The available empirical evidence appears to support these intuitive arguments. Econometric studies from the early 1980s show that increases in minimum wages in the United States during the 1970s resulted in reduced expenditures on fringe benefits (Wessels, 1980). Empirical work by Hashimoto (1981) demonstrates that on-the-job training is reduced when minimum wages are increased. Since future earnings are known to be highly correlated with human capital, the dynamic consequences of reduced on-the-job training may be undesirable for young workers (Leighton and Mincer, 1981). Less on-the-job training reduces the formation of human capital and this means that future productivity is lower than it would otherwise be.

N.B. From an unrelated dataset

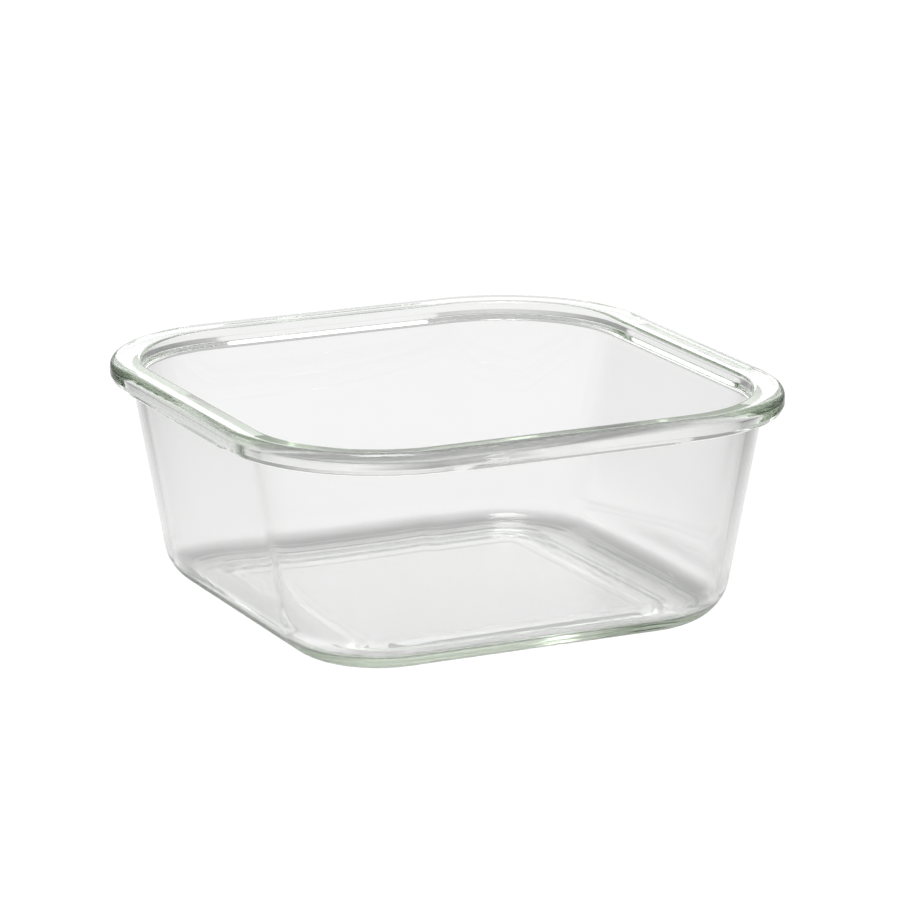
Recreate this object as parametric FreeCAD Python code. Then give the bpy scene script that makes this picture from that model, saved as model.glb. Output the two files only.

Neumark and Wascher (1995b, 1996) show that high minimum wages also encourage young teenage workers to leave school in search of full-time employment. Because employment opportunities are scarcer when minimum wages are increased, teenage workers are generally unsuccessful in finding employment; the result is an increase in the number of idle teenagers, those neither in school nor employed. Hence, in addition to reducing employment rates, high minimum wages have a number of other subtle, yet significant, effects that are often ignored in policy debates.